For instance, the second layout pattern 18 includes the
aforementioned first width W.sub.1, a sized down second width
W.sub.2, and a second length L.sub.2, in which the method for
generating the second layout pattern 18 or more specifically the
second width W.sub.2 of the second layout pattern 18 could be
accomplished by reducing the first width W.sub.1 of the first
layout pattern 12 between 2% to 4% so that the polysilicon resistor
pattern 14 outside the contact pads 16 of the second layout pattern
18 is shrunk from the first width W.sub.1 to the second width
W.sub.2. In this embodiment, the amount of shrinkage from the first
width W.sub.1 on one side or a single side of the second layout
pattern 18 is preferably between 20 nm to 30 nm or most preferably
at 25 nm or from an overall perspective, the total shrinkage for
obtaining the second width W.sub.2 on two sides of the second
layout pattern 18 from the first width W.sub.1 of the first layout
pattern 12 is approximately 50 nm. It should be noted since the
overall width of the second layout pattern 18 is reduced, the
corresponding resistance and voltage of the second layout pattern
18 are increased accordingly as the sized down second layout
pattern 18 includes a second voltage after measurement.

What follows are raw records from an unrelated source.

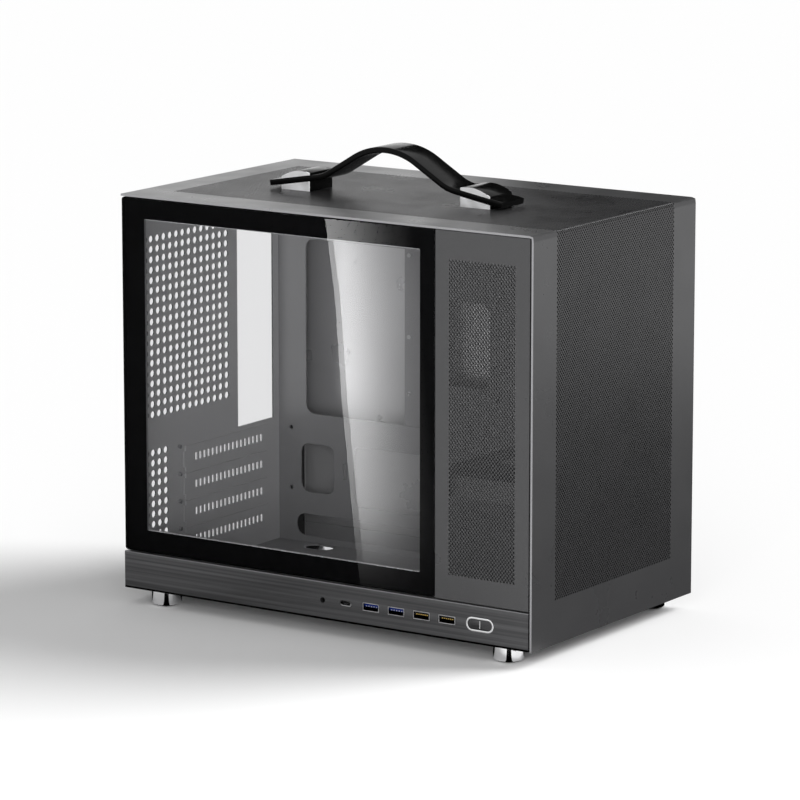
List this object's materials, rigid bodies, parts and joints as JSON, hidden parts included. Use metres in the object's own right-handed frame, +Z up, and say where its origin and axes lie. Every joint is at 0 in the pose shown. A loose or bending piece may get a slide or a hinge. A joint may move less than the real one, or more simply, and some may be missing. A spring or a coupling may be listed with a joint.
{
  "type": "computer case",
  "caption": "Compact desktop computer case with a glass side, perforated front and top in one folded sheet, a bottom bar with ports, a carry handle and round feet.",
  "frame": {"origin": "centre of the object's outline at floor height, under the foot pads", "axes": "+X from the rear panel to the perforated front, +Y from the glass side to the closed side, +Z up"},
  "size_m": [0.348, 0.212, 0.3326],
  "materials": {
    "panel_grey": "satin",
    "interior_grey": "satin",
    "tinted_glass": "polished",
    "black_border": "satin",
    "brushed_bar": "brushed",
    "chrome": "polished",
    "zinc_screw": "satin",
    "gloss_black": "gloss",
    "port_metal": "satin",
    "port_black": "satin",
    "port_blue": "satin",
    "board": "satin",
    "clip_plastic": "satin",
    "pad_rubber": "matt"
  },
  "bodies": {
    "chassis": {"audio_jack": "port_black", "base_pan": "interior_grey", "bottom_bar": "brushed_bar", "button_ring": "chrome", "drive_bracket": "interior_grey", "drive_bracket_screws": "zinc_screw", "foot_front_closed_side": "chrome", "foot_front_glass_side": "chrome", "foot_pad_front_closed_side": "pad_rubber", "foot_pad_front_glass_side": "pad_rubber", "foot_pad_rear_closed_side": "pad_rubber", "foot_pad_rear_glass_side": "pad_rubber", "foot_rear_closed_side": "chrome", "foot_rear_glass_side": "chrome", "front_frame": "interior_grey", "front_top_cover": "panel_grey", "glass_clips": "clip_plastic", "handle_block_front": "chrome", "handle_block_rear": "chrome", "handle_cap_front": "chrome", "handle_cap_rear": "chrome", "handle_screws": "zinc_screw", "handle_strap": "gloss_black", "io_board": "board", "io_board_pillars": "zinc_screw", "motherboard_tray": "interior_grey", "power_switch": "port_black", "psu_bracket": "interior_grey", "rear_panel": "panel_grey", "side_frame": "interior_grey", "side_mesh_panel": "panel_grey", "side_panel_clips": "clip_plastic", "slot_cover_1": "interior_grey", "slot_cover_2": "interior_grey", "slot_cover_3": "interior_grey", "slot_cover_4": "interior_grey", "slot_screws": "zinc_screw", "top_frame": "interior_grey", "usb_c_port": "port_metal", "usb_c_tongue": "port_black", "usb_shell_1": "port_metal", "usb_shell_2": "port_metal", "usb_shell_3": "port_metal", "usb_shell_4": "port_metal", "usb_tongue_1": "port_blue", "usb_tongue_2": "port_blue", "usb_tongue_3": "port_black", "usb_tongue_4": "port_black"},
    "power_button": {"power_button": "gloss_black"},
    "glass": {"glass_panel": "tinted_glass", "glass_strip_rear": "black_border", "glass_strip_front": "black_border", "glass_studs": "port_metal"},
    "side_panel": {"right_side_panel": "panel_grey", "side_panel_studs": "port_metal"}
  },
  "joints": [
    {"name": "power_button_press", "type": "slide", "parent": "chassis", "child": "power_button", "axis": [0, 1, 0], "range_m": [0, 0.0012], "stiffness_N_per_m": 1500},
    {"name": "glass_panel_pull", "type": "slide", "parent": "chassis", "child": "glass", "axis": [0, -1, 0], "range_m": [0, 0.06]},
    {"name": "side_panel_pull", "type": "slide", "parent": "chassis", "child": "side_panel", "axis": [0, 1, 0], "range_m": [0, 0.06]}
  ]
}
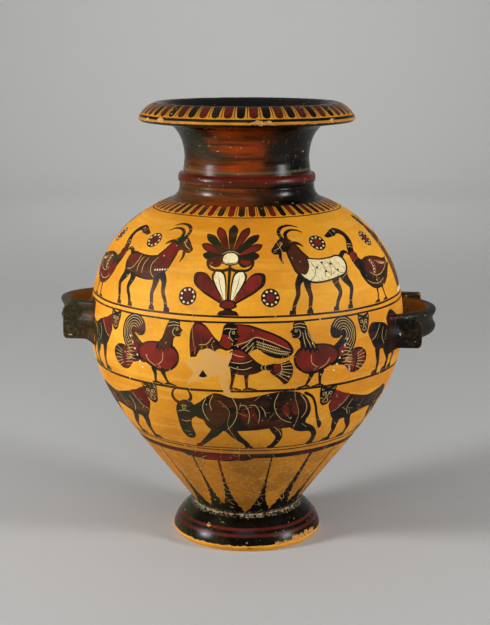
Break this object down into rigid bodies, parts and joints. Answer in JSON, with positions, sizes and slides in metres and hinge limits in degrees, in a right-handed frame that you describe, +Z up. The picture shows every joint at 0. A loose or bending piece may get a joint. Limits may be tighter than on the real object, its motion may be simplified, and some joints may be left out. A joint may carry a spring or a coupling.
{
  "type": "hydria",
  "caption": "Terracotta water jar with a wide body, narrow neck, flat spreading lip, two side handles of plates and a bowed strap, and a pouring handle at the back.",
  "frame": {"origin": "centre of the foot's resting ring, on the surface the jar stands on", "axes": "+Z up along the turning axis, +X through the right side handle, +Y towards the pouring handle at the back, so the painted front faces -Y"},
  "size_m": [0.3324, 0.276, 0.385],
  "materials": {
    "painted_terracotta": "orange clay painted in glossy black slip with added red and cream, worn and scratched"
  },
  "bodies": {
    "root": {"hydria": "painted_terracotta"}
  },
  "joints": []
}
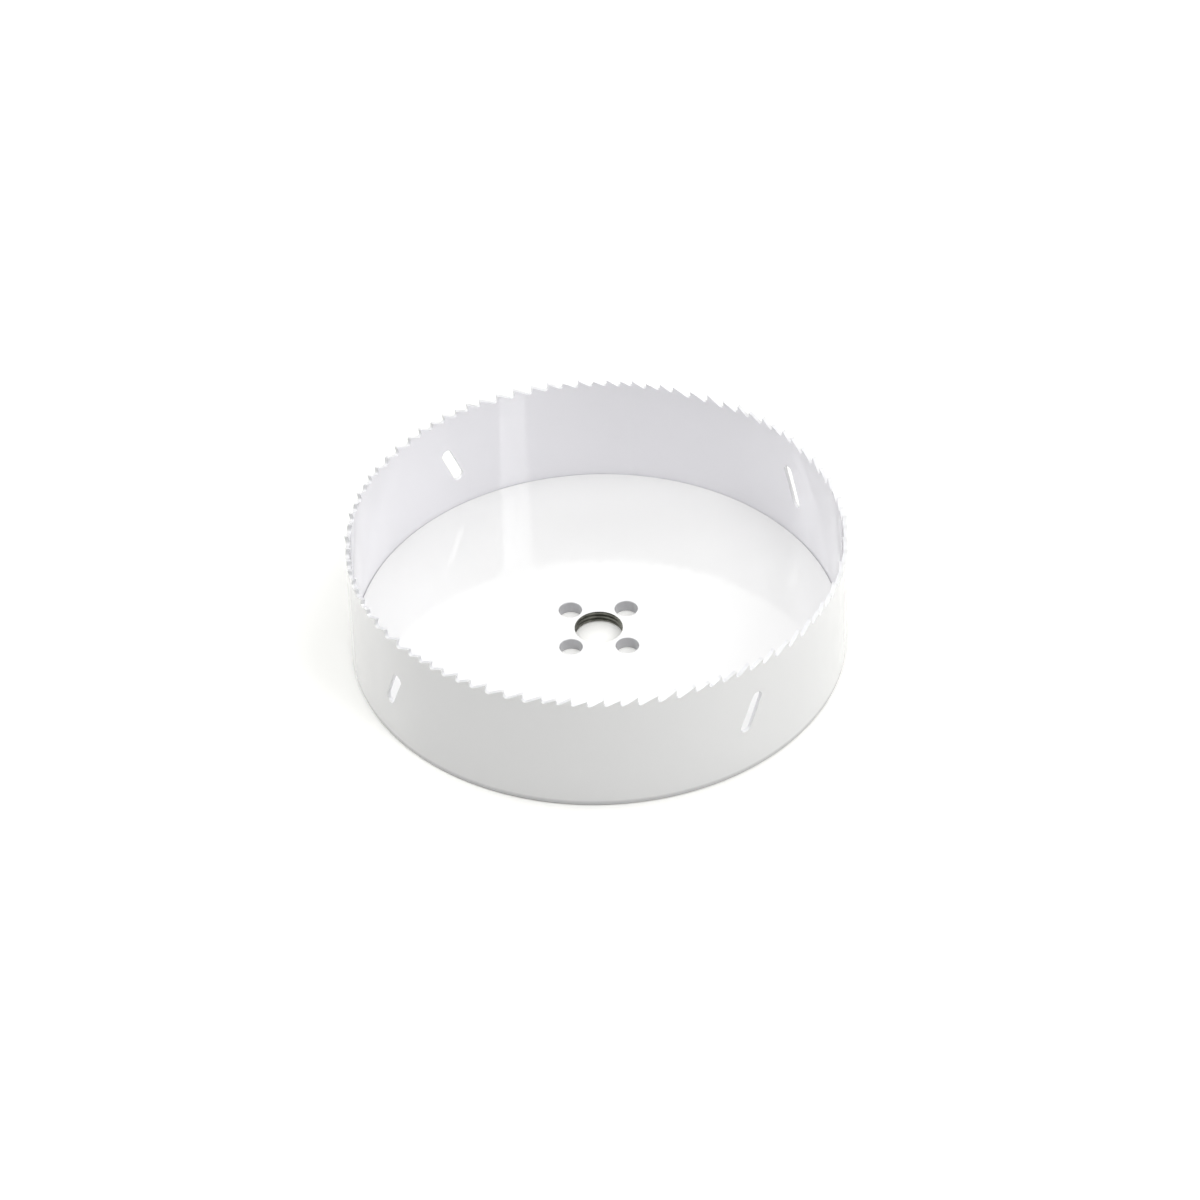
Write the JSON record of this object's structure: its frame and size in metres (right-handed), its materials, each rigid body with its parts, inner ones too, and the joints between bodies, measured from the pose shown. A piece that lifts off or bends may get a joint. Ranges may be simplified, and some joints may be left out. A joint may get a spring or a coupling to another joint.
{
  "type": "hole saw",
  "caption": "Large cup-shaped bi-metal hole saw: toothed, slotted band welded round a thick cap plate with a threaded arbor bore and drive pin holes.",
  "frame": {"origin": "centre of the cap plate's back face, where the arbor's flange seats", "axes": "+Z along the saw's axis, out of the open cup towards the teeth; +X to the right as seen from the front; the butt weld of the band is at about 80 degrees from +X towards +Y"},
  "size_m": [0.1522, 0.1522, 0.0413],
  "materials": {
    "white_enamel": "glossy white baked enamel on steel"
  },
  "bodies": {
    "root": {"saw_band": "white_enamel", "cap_plate": "white_enamel", "ring_weld": "white_enamel"}
  },
  "joints": []
}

Similar to the second layout pattern 18, the third layout pattern
20 includes the aforementioned first width W.sub.1, a sized down
third width W.sub.3, and a third length L.sub.3, in which the
method for generating the third layout pattern 20 or more
specifically the third width W.sub.3 of the third layout pattern 20
could be accomplished by reducing the first width W.sub.1 of the
first layout pattern 12 between 4% to 6% so that the polysilicon
resistor pattern 14 outside the contact pads 16 of the third layout
pattern 20 is shrunk from the first width W.sub.1 to the third
width W.sub.3. In this embodiment, the amount of shrinkage from the
first width W.sub.1 on one side or a single side of the third
layout pattern 20 is preferably between 45 nm to 55 nm or most
preferably at 50 nm or from an overall perspective, the total
shrinkage for obtaining the third width W.sub.3 on two sides of the
third layout pattern 20 from the first width W.sub.1 of the first
layout pattern 12 is approximately 100 nm. Since the overall width
of the third layout pattern 20 is reduced, the corresponding
resistance and voltage of the third layout pattern 20 are increased
accordingly as the sized down third layout pattern 20 includes a
third voltage after measurement.
Similar to the third layout pattern 20, the fourth layout pattern
22 includes the aforementioned first width W.sub.1, a sized down
fourth width W.sub.4, and a fourth length L.sub.4, in which the
method for generating the fourth width W.sub.4 of the fourth layout
pattern 22 could be accomplished by reducing the first width
W.sub.1 of the first layout pattern 12 between 6% to 8% so that the
polysilicon resistor pattern 14 outside the contact pads 16 of the
fourth layout pattern 22 is shrunk from the first width W.sub.1 to
the fourth width W.sub.4. In this embodiment, the amount of
shrinkage from the first width W.sub.1 on one side or a single side
of the fourth layout pattern 22 is preferably between 70 nm to 80
nm or most preferably at 75 nm or from an overall perspective, the
total shrinkage for obtaining the fourth width W.sub.4 on two sides
of the fourth layout pattern 22 from the first width W.sub.1 of the
first layout pattern 12 is approximately 150 nm. Since the overall
width of the fourth layout pattern 22 is reduced, the corresponding
resistance and voltage of the fourth layout pattern 22 are
increased accordingly as the sized down fourth layout pattern 22
includes a fourth voltage after measurement.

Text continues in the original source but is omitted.